Das „sola scriptura“ heißt nicht: Wir wollen kein anderes Buch kennen als die Bibel, sondern allein die Bibel hat für uns eine endgültige Autorität. Sie muss aber dennoch dank der Predigt interpretiert werden.

Der Beitrag des Humanismus: Werkzeuge für eine gute Übersetzung

Die Humanisten behandeln die Texte der Antike wissenschaftlich und kritisch. Sie versuchen, den besten „Quellentext“ herauszuarbeiten, das heißt, den vertrauenswürdigsten Text in der Originalsprache nach dem Vergleich verschiedener Manuskripte. Das erfordert eine gute Kenntnis der alten Sprachen. Dieses intellektuelle Werkzeug wird auch für das Studium der Bibel genutzt.

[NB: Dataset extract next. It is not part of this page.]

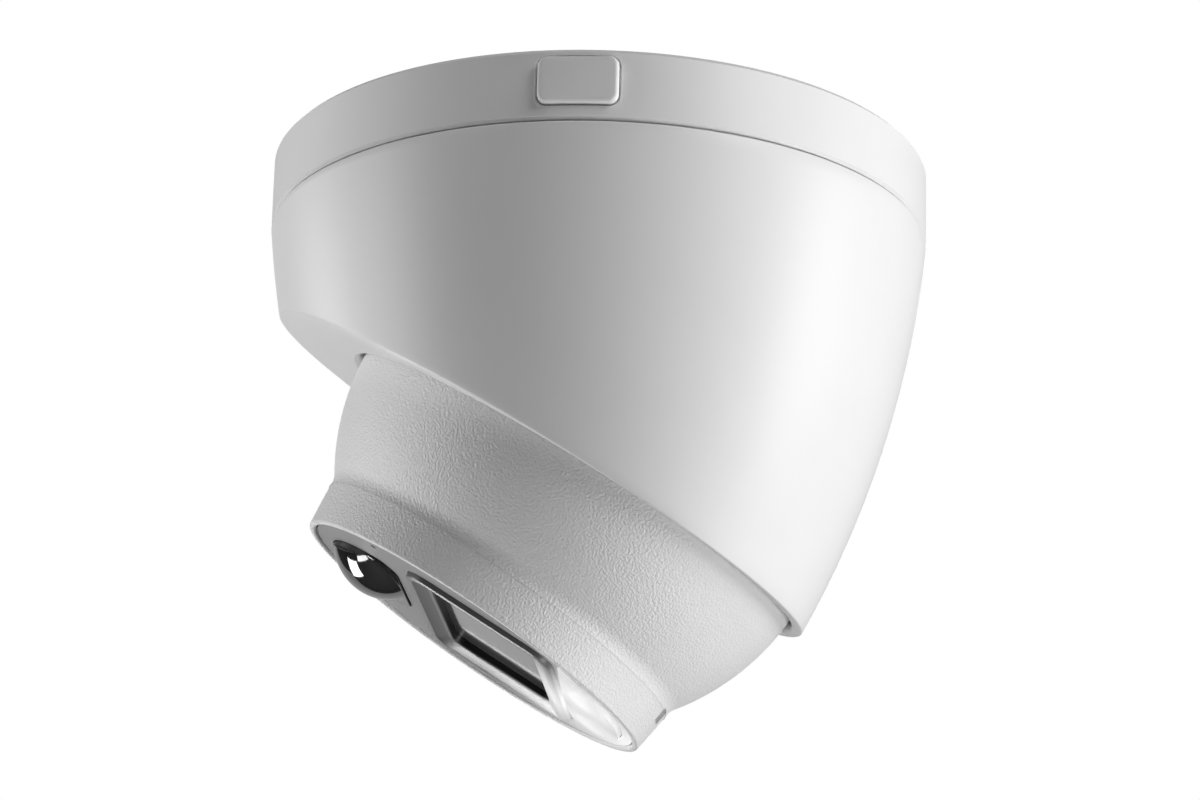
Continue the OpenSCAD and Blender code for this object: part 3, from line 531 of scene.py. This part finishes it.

Die meisten Reformatoren sind bei den Humanisten zur Schule gegangen und benutzen also ihre Methoden. Sie fordern Wissen und Kompetenz, um die Bibel in der Predigt zu erklären und zu kommentieren. Calvin verlangt, dass man die bestehenden Wörterbücher, Grammatiken und Kommentare benutzen und die Texte in ihren Originalsprachen nachschlagen soll. Er ruft zu einer zugleich gelehrten und gläubigen Lesart der Texte auf.

Für Calvin soll man die Bibel verstehen, indem man sie in ihren Kontext zurückversetzt: während er die Autoren der Bibel inspiriert hat, hat sich der Heilige Geist den Kenntnissen der Menschen ihrer Zeit angepasst. Der Leser soll also mit der Umwelt und der Zeit der Redaktion der biblischen Texte, die er liest, in Beziehung gebracht werden.

Für die Humanisten des 16. Jahrhunderts steht das Wissen nicht im Gegensatz zur Klarheit. Es greift nicht auf Geheimnisse oder Mysterien zurück wie die allegorischen oder mystischen Lesarten. Das humanistische Wissen beruht auf Beweisführungen, die jeder verstehen kann. Der Prediger soll also erklären, beweisen, überzeugen. Indem er sein Wissen mit dem Volk teilt, soll der die theologische Kultur verbreiten, die nicht nur dem Klerus vorbehalten bleibt.

Außerdem eröffnen die Humanisten und Reformatoren einen viel einfacheren Zugang zum biblischen Text, indem sie das Lesen der Bibel in den gebräuchlichen Sprachen fördern.